Reproduce the listing verbatim.

§ **Data extract**:
===
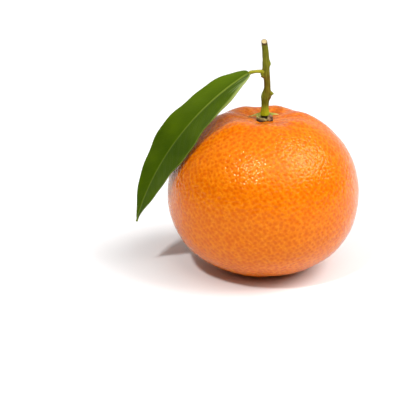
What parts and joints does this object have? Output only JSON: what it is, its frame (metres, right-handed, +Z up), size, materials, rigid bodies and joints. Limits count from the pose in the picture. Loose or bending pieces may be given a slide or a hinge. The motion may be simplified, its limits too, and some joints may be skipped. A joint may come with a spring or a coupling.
{
  "type": "orange",
  "caption": "Whole orange of the small loose-skinned kind, standing on its flat bottom, with its calyx, a short cut twig and a long pointed leaf.",
  "frame": {"origin": "middle of the small flat spot under the fruit, where it stands", "axes": "+Z up along the fruit's axis to the twig; the leaf reaches out toward -X and a little toward -Y, the side that the picture was taken from"},
  "size_m": [0.0776, 0.0655, 0.0808],
  "materials": {
    "rind": "waxy, pitted with oil glands, soft gloss",
    "calyx": "dry, dull, olive and brown",
    "bark": "young green-brown bark, matte to satin",
    "stalk": "smooth yellow-green, satin",
    "leaf": "leathery dark green, waxy on the upper side, paler below"
  },
  "bodies": {
    "root": {"fruit": "rind", "calyx": "calyx", "twig": "bark", "leaf_stalk": "stalk", "leaf_blade": "leaf"}
  },
  "joints": []
}
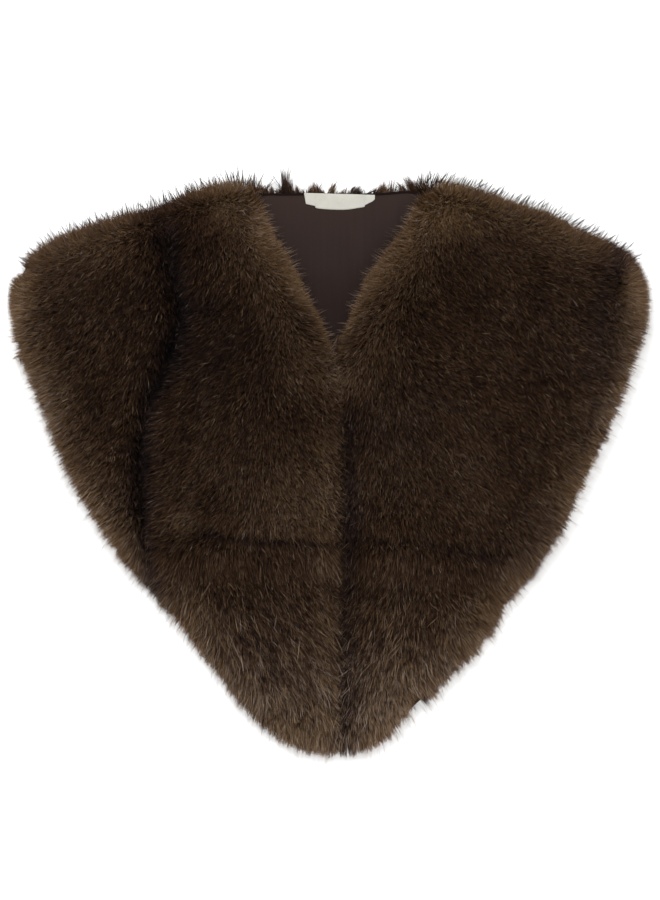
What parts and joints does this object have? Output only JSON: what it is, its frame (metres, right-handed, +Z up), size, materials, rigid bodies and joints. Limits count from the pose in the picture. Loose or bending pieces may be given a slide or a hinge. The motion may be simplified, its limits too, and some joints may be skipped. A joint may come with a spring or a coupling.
{
  "type": "fur collar wrap",
  "caption": "Lined faux fur collar wrap with a V neck, laid flat with its fronts folded over its back.",
  "frame": {"origin": "middle of the bounding box, on the table", "axes": "+X to the right across the shoulders, +Y towards the neck, +Z up from the table"},
  "size_m": [0.5927, 0.5344, 0.0446],
  "materials": {
    "fur_front": "long brown pile with paler guard hairs",
    "fur_back": "long brown pile, pressed flat",
    "lining": "fine plain weave, dark brown",
    "label": "woven tape, off-white, bare"
  },
  "bodies": {
    "root": {"front_left": "fur_front", "front_right": "fur_front", "back_panel": "fur_back", "back_lining": "lining", "neck_label": "label"}
  },
  "joints": []
}
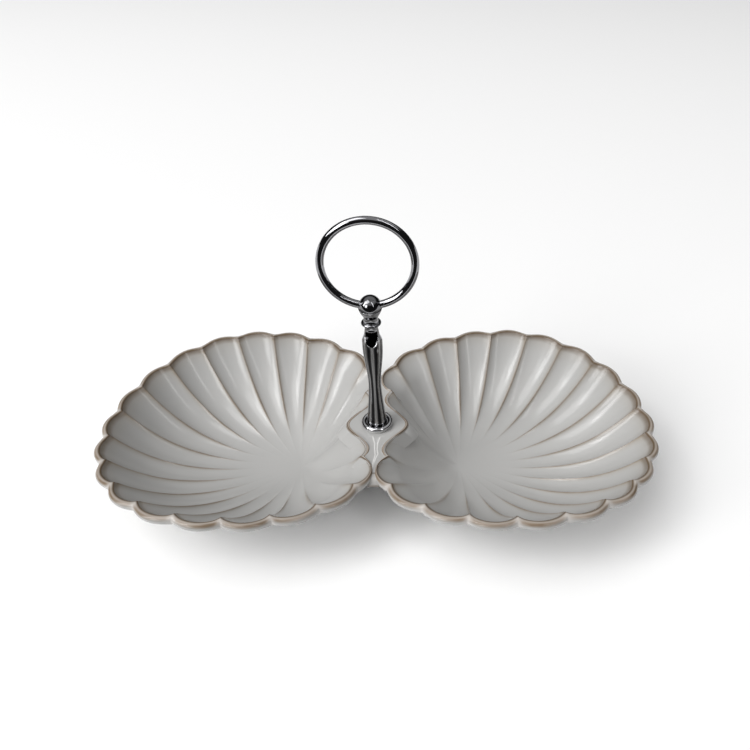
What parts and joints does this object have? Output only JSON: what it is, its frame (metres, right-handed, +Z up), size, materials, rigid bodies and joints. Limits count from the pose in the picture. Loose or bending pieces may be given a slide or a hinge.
===
§ **Final answer**:
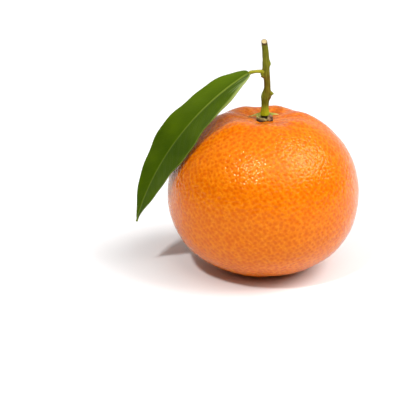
What parts and joints does this object have? Output only JSON: what it is, its frame (metres, right-handed, +Z up), size, materials, rigid bodies and joints. Limits count from the pose in the picture. Loose or bending pieces may be given a slide or a hinge. The motion may be simplified, its limits too, and some joints may be skipped. A joint may come with a spring or a coupling.
{
  "type": "orange",
  "caption": "Whole orange of the small loose-skinned kind, standing on its flat bottom, with its calyx, a short cut twig and a long pointed leaf.",
  "frame": {"origin": "middle of the small flat spot under the fruit, where it stands", "axes": "+Z up along the fruit's axis to the twig; the leaf reaches out toward -X and a little toward -Y, the side that the picture was taken from"},
  "size_m": [0.0776, 0.0655, 0.0808],
  "materials": {
    "rind": "waxy, pitted with oil glands, soft gloss",
    "calyx": "dry, dull, olive and brown",
    "bark": "young green-brown bark, matte to satin",
    "stalk": "smooth yellow-green, satin",
    "leaf": "leathery dark green, waxy on the upper side, paler below"
  },
  "bodies": {
    "root": {"fruit": "rind", "calyx": "calyx", "twig": "bark", "leaf_stalk": "stalk", "leaf_blade": "leaf"}
  },
  "joints": []
}
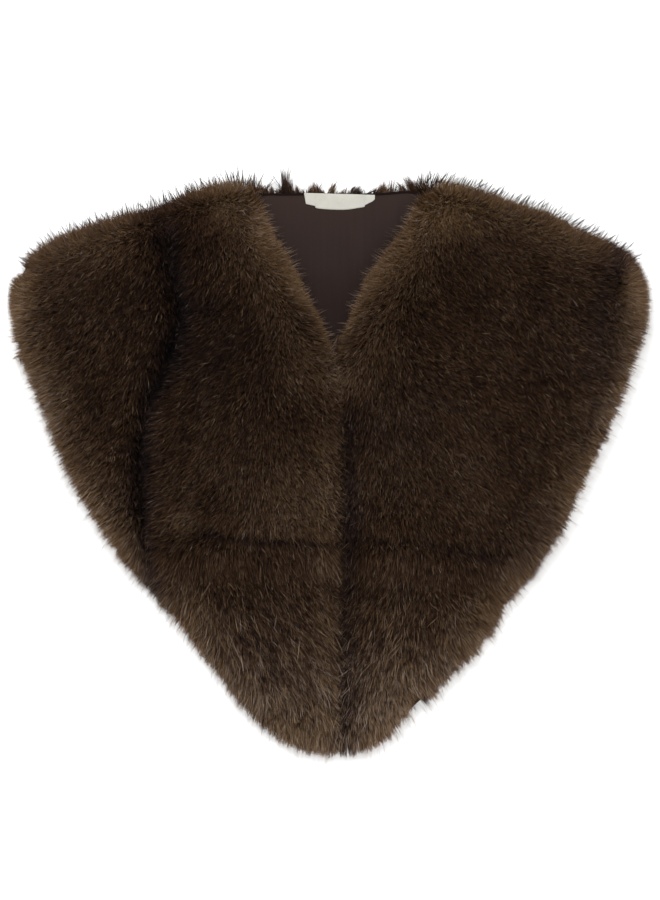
What parts and joints does this object have? Output only JSON: what it is, its frame (metres, right-handed, +Z up), size, materials, rigid bodies and joints. Limits count from the pose in the picture. Loose or bending pieces may be given a slide or a hinge. The motion may be simplified, its limits too, and some joints may be skipped. A joint may come with a spring or a coupling.
{
  "type": "fur collar wrap",
  "caption": "Lined faux fur collar wrap with a V neck, laid flat with its fronts folded over its back.",
  "frame": {"origin": "middle of the bounding box, on the table", "axes": "+X to the right across the shoulders, +Y towards the neck, +Z up from the table"},
  "size_m": [0.5927, 0.5344, 0.0446],
  "materials": {
    "fur_front": "long brown pile with paler guard hairs",
    "fur_back": "long brown pile, pressed flat",
    "lining": "fine plain weave, dark brown",
    "label": "woven tape, off-white, bare"
  },
  "bodies": {
    "root": {"front_left": "fur_front", "front_right": "fur_front", "back_panel": "fur_back", "back_lining": "lining", "neck_label": "label"}
  },
  "joints": []
}
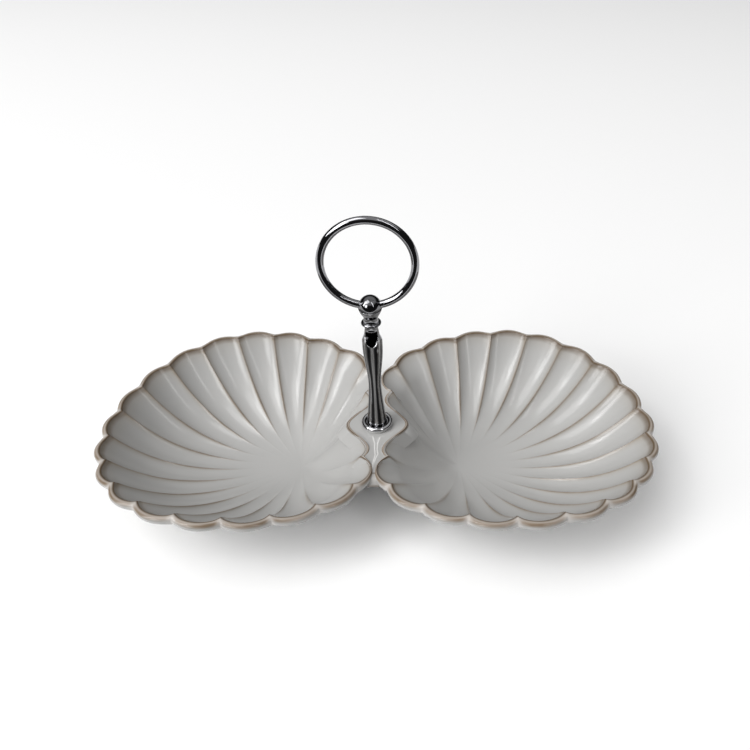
What parts and joints does this object have? Output only JSON: what it is, its frame (metres, right-handed, +Z up), size, materials, rigid bodies and joints. Limits count from the pose in the picture. Loose or bending pieces may be given a slide or a hinge.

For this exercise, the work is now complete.